Данное произведение является фантазией автора и не претендует на историческую достоверность
Россия, г. Волен
27 декабря
Ледяной ветер кружил крупные хлопья снега над крышей морга. Вьюга выла, играя в проводах, а раскачивающийся фонарь над крыльцом отрывисто скулил от холода. Столбик термометра стремительно опускался вниз. К вечеру он достиг минус двадцати четырех градусов, а стекла покрылись витиеватыми узорами. Здесь, на холме, где стояло одноэтажное здание морга, было холоднее, чем внизу. Зато открывался невероятно красивый вид на город, простирающийся до самого горизонта. Снег валил с шести утра до двух часов. Потом выглянуло солнце, а спустя час небо снова заволокло и маленькие кусачие снежинки стали предвестниками грандиозного снегопада. И растворился Волен в белизне снежного марева.
В теплом кабинете электронные часы отсчитывали время. Они показывали «16:16», а густые сумерки уже окутали город. Новогодняя гирлянда неспешно мигала на стене в коридоре. По радио из кабинета врачей доносилась негромкая песенка: «Если бы не было зимы, а все время лето…».
Вскрытий сегодня было мало, и сотрудники разбрелись кто куда. Врачи засели в кабинетах, корпея над экспертизами. В лаборантской кипела своя работа. Забава и Любица, хихикая, усердно вырезали снежинки из бумаги. Пожилая лаборантка, которую звали Аксинья Гордеевна, степенно печатала результаты анализов, согнувшись в три погибели и близоруко щуря глаза за толстыми стеклами очков. Она каждый раз сверяла напечатанное ею с листком в чуть подрагивающих руках, и по привычке колотила морщинистыми пальцами по клавиатуре, забывая, что это не печатная машинка.
Старший лаборант отделения Вера Федоровна шуршала мишурой и «дождиком» на складе, перебирая коробки со стеклянными елочными игрушками.
Марьяна наблюдала, как санитары Гриша и Дорофей собирают искусственную елку. За процессом следил их заведующий Горан Немилович, – похожий на огромного медведя, заприметившего улей. Сунув по-царски лапищи в карманы синей хирургички, он умудрялся хмурить брови и улыбаться одновременно. По характеру был строг, но справедлив. Его побаивались, но уважали. Высокий лоб заведующего поблескивал в свете гирлянды, а его хозяин подтрунивал над санитарами. Дорофей балансировал на скрипучей стремянке, которую заботливо поддерживал Гриша. За его правым ухом приютилась неизменная сигаретка.

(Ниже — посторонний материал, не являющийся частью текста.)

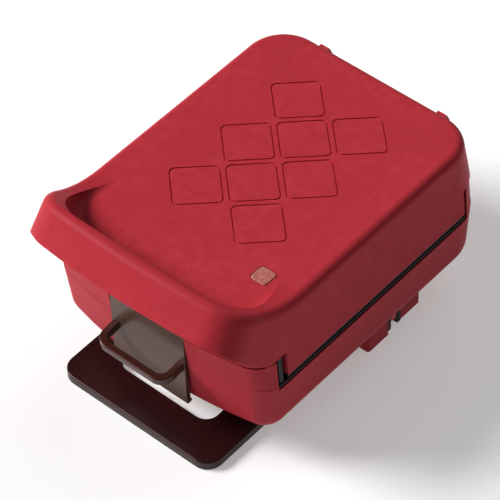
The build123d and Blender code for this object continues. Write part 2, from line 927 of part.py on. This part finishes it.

Из тесной кладовки, именуемой гордо «склад», послышался стук и приглушенное кряхтение Веры Федоровны:
– Что б тебя, так твою растак! Все не слава богу…
– Марьян, подай-ка верхушку, – попросил Дорофей со стремянки. На его голове красовалась шапка-ушанка, «уши» которой топорщились в разные стороны. Девушка извлекла из коробки последнюю деталь и подала Дорофею.
– Решили, кто дежурит тридцать первого? – Спросил Горан Немилович раскатистым басом.
– Я дежурю, – отозвался сверху Дорофей, тряхнув «ушками» с распущенными завязками. Заведующий удовлетворенно кивнул. В этот момент раздался пронизывающий звон из зала приема трупов.
– Твою ма… – покачнулся на лестнице Дорофей, ухватившись обеими руками за лестницу, – Гриша, чтоб тебя, держи крепче!
– Извини, – виновато прогудел тот.
– Прими, – распорядился заведующий, обратившись к Марьяне. Кивнув в ответ, она толкнула ближайшую дверь, ведущую в секционный зал. Там, стоя у стола, Рагнар поспешно зашивал последний труп. Увидев уверенно идущую к помещению девушку, где стояли холодильники, спросил:
– Примешь?
– Да.
– Спасибо! – Обрадовался он и включил душ, чтобы обмыть тело.
В Бюро судебно-медицинской экспертизы, работа была отлажена, как швейцарские часы. Весь медперсонал строго знал свои обязанности. Лаборанты работали в регистратуре, проводили опознания, ассистировали на вскрытиях, принимали трупы, проводили гистологическую вырезку и делали много другой работы.